The response from writers to the Vedanta sponsorship controversy has varied. Two writers, Aarathi Prasad and K Satchidanandan, are reported to have withdrawn over the anti-Vedanta protests. Many writers attended JLF Southbank despite the boycott call, including the transgender activist A Revathi, the novelist and poet Jerry Pinto, the historian Sunil Khilnani, Bangladeshi author Tahmima Anam, the Israeli journalist Gideon Levy.
Several made it clear that they agreed with the anti-Vedanta protestors, and some, including Salil Tripathi and Ruth Padel - attempted to talk about the history of the Niyamgiri protests, particularly relevant now against the background of fresh concerns over the possible erosion of tribal rights in Odisha. For JLF, the debate should - but might not - lead them and other cultural organisers to create a blacklist of companies they feel they can't work with, and a parallel whitelist of corporations they feel they can defend.
One company might stir the conscience of writers for all the right reasons - as Mahesh Rao argued in a short, powerful appeal, sometimes a writer must ask, "How disgusting am I prepared to be?" Every writer has a personal line of conscience they will not cross. But as the poet Karthika Nair pointed out, both ways of engaging with an issue might be equally powerful: "Sometimes, it is necessary to withdraw, as a mark of protest, just as it is sometimes necessary to be present to speak and raise one's voice at that very platform."
In India, the history of boycott calls over books, art and cinema is long and inflected with violence. Over the last decade, in 2006 Indian Muslim clerics and Christian groups joined forces to prevent screenings of The Da Vinci Code.
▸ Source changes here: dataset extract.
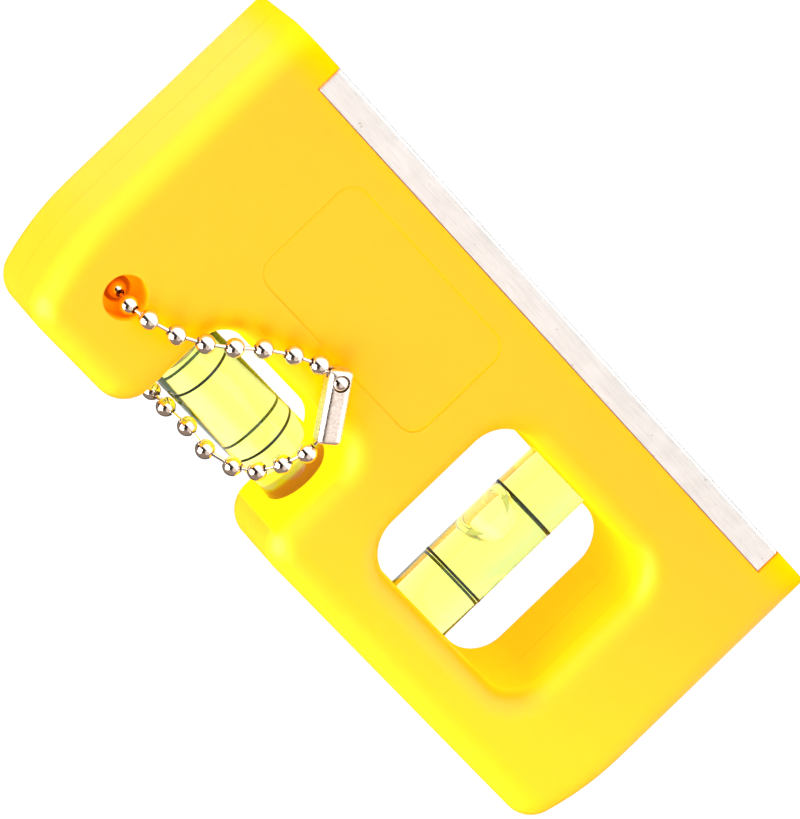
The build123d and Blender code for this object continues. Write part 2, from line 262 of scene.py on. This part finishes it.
def make_ground_steel():
    g = material_graph("ground_steel")
    coords = g.coords()
    # grinding lines drawn out along X
    stretched = g.add("Mapping", {"Vector": coords, "Scale": (0.05, 1.0, 1.0)}).outputs[0]
    lines = g.noise(stretched, scale=5200.0, rough=0.6)
    blotches = g.noise(coords, scale=350.0, detail=4.0, rough=0.6)
    specks = g.noise(coords, scale=1500.0, detail=2.0)
    line_color = g.ramp(lines, (0.25, (0.68, 0.68, 0.675)), (0.6, (0.79, 0.79, 0.785)))
    blotch_color = g.ramp(blotches, (0.3, (0.92, 0.92, 0.91)), (0.65, 1.0))
    speck_color = g.ramp(specks, (0.23, (0.66, 0.62, 0.55)), (0.28, 1.0))
    color = g.mix(1.0, line_color, blotch_color, "MULTIPLY")
    return g.finish(g.shader("BsdfPrincipled", {
        "Base Color": g.mix(1.0, color, speck_color, "MULTIPLY"),
        "Metallic": 1.0,
        "Roughness": g.ramp(lines, (0.3, 0.34), (0.7, 0.5)),
        "Normal": g.bump(lines, strength=0.35, distance=0.008, normal=g.bevel(0.12)),
    }))


def make_nickel(name, scale, detail, grain_rough, colors, roughness, bump_strength,
                bump_distance, bevel=None):
    """Grainy nickel; colors and roughness are ramp stops over the grain."""
    g = material_graph(name)
    grain = g.noise(g.coords(), scale, detail, grain_rough)
    edge_normal = None if bevel is None else g.bevel(bevel)
    return g.finish(g.shader("BsdfPrincipled", {
        "Base Color": g.ramp(grain, *colors),
        "Metallic": 1.0,
        "Roughness": g.ramp(grain, *roughness),
        "Normal": g.bump(grain, bump_strength, bump_distance, edge_normal),
    }))


def make_clear(name, ior, color, bump=0.0, glow=0.0):
    """Clear surface; its shadow is light, as clear plastic's is."""
    g = material_graph(name)
    waves = g.noise(g.coords(), scale=260.0, detail=2.0)
    dimmed = tuple(0.985 * c for c in color)
    inputs = {"Color": g.ramp(waves, (0.2, dimmed), (0.8, color)),
              "IOR": ior, "Roughness": 0.0}
    if bump:
        inputs["Normal"] = g.bump(waves, strength=bump, distance=0.004)
    body = g.shader("BsdfGlass", inputs)
    if glow:
        # painted light: the bubble glows a pale cream, standing in for daylight the air
        # sends back through the tinted liquid in front of it
        painted_bubble_glow = g.shader("Emission", {"Color": (0.95, 0.93, 0.84), "Strength": glow})
        body = g.shader("AddShader", {0: body, 1: painted_bubble_glow})
    shadow = g.shader("BsdfTransparent", {"Color": tuple(0.92 * c for c in color)})
    is_shadow = g.add("LightPath").outputs["Is Shadow Ray"]
    return g.finish(g.shader("MixShader", {0: is_shadow, 1: body, 2: shadow}))


def make_liquid(name, tint_start, tint_full):
    """Tinted volume without refraction: its surface is optically joined to the bore.
    The surface tint grows between two X positions."""
    g = material_graph(name)
    coords = g.coords()
    clear = g.ramp(g.noise(coords, scale=120.0, detail=1.0),
                   (0.2, (0.995, 1.0, 0.985)), (0.8, 1.0))
    along_x = g.add("SeparateXYZ", {0: coords}).outputs["X"]
    tint = g.smoothstep(along_x, tint_start * MM, tint_full * MM)
    surface = g.shader("BsdfTransparent", {"Color": g.mix(tint, clear, (0.905, 1.0, 0.97))})
    # absorption density and emission strength are per metre
    absorb = g.shader("VolumeAbsorption", {"Color": (0.975, 0.995, 0.10), "Density": 270.0})
    glow = g.shader("Emission", {"Color": (0.55, 0.95, 0.28), "Strength": 7.0})
    return g.finish(surface, volume=g.shader("AddShader", {0: absorb, 1: glow}))


def make_plain(name, dark, light, roughness, scale=800.0, metallic=0.0):
    g = material_graph(name)
    grain = g.noise(g.coords(), scale)
    return g.finish(g.shader("BsdfPrincipled", {
        "Base Color": g.ramp(grain, (0.3, dark), (0.7, light)),
        "Roughness": roughness,
        "Metallic": metallic,
        "Normal": g.bump(grain, strength=0.2, distance=0.01),
    }))


YELLOW = make_yellow_plastic()
STEEL = make_ground_steel()
NICKEL = make_nickel(
    "nickel_plate", scale=1800.0, detail=3.0, grain_rough=0.6,
    colors=((0.3, (0.80, 0.69, 0.60)), (0.7, (0.90, 0.82, 0.74))),
    roughness=((0.3, 0.09), (0.7, 0.17)), bump_strength=0.18, bump_distance=0.01)
SHEET = make_nickel(
    "nickel_sheet", scale=3600.0, detail=4.0, grain_rough=0.65,
    colors=((0.30, (0.74, 0.62, 0.54)), (0.55, (0.88, 0.79, 0.72))),
    roughness=((0.3, 0.22), (0.7, 0.34)), bump_strength=0.15, bump_distance=0.006,
    bevel=0.06)
ACRYLIC = make_clear("acrylic_outer", ior=ACRYLIC_IOR, color=(0.995, 1.0, 0.985), bump=0.15)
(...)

In 2007, Bajrang Dal activists successfully boycotted the film Parzania; in 2014, Baba Ramdev called for a boycott of Amir Khan's film PK, in 2015 VHP leader Sadhvi Prachi called for Hindus to boycott "films made by the Khans" (Amir, Shahrukh and Salman Khan).
Given this history, I choose not to join in boycott calls myself. "Those" protestors believe in the rightness and justice of their cause as much as "these" protestors do. But writers have many ways to protest - to speak at the venue, to stay away, or, even, as Gabriel Garcia Marquez did with the Banana Company in One Hundred Years of Solitude, make lasting art from their anger.
Boycotts are often swiftly forgotten, especially when they are ineffective, but Garcia Marquez branded United Fruit Company forever as the banana company that arrived, pursued by a leaf storm, sowing over the town "the rubble of many catastrophes that had come before it". Along with all the other ways of protest, this was a classic example of how to put the power of negative advertising to work.